The DECA Judging Simulator simulates scores in a DECA conference and analyzes the impact of normalizing scores using two methods. Calculates the threshold for judge bias where not normalizing yields better results than normalizing. Assumes that scores follow a normal distribution.
relevant_scores: how many scores do you care about? (top 4 qualify, for example).
trials: how many trials to calculate the average error? Balance speed with accuracy.
judges: how many judges do you have?
kids_per_judge: how many kids will each judge evaluate?
avg_score: The average true score on a roleplay
st_score: The standard deviation in participant ability (of the true scores)

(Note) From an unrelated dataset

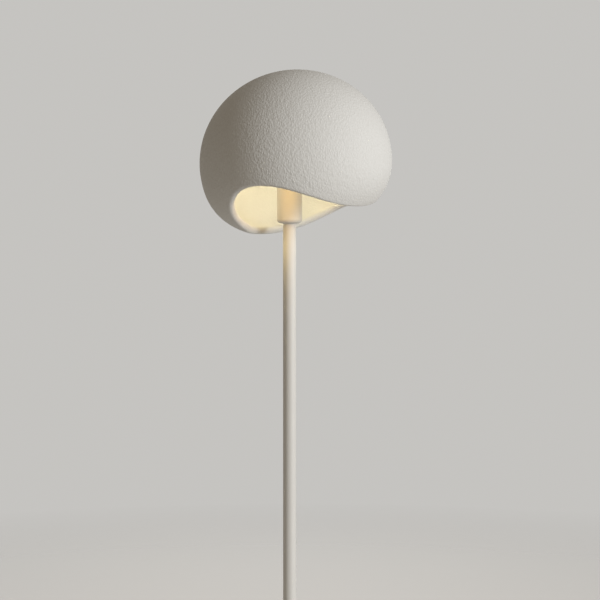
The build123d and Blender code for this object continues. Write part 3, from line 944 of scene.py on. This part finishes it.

min_bias_tested: The minimum judge bias to be tested in the simulation
max_bias_tested: The maximum judge bias to be tested in the simulation
How well trained are your judges? These refer to the standard deviation for a single judged score. For instance, if 95% of your judges would judge within 14 points of a 70 (true score) role-play, your standard deviation would be: (14 / 2) / 70 = 0.10. From 2020 DECA Launch Judging Data, this value seems to be around 0.13 in the real world.
Inspired by debate over whether to normalize scores at DECA Launch 2020 at The Harker School. Can be used to simulate any similar competition-based system that includes biased judging and potential normalization.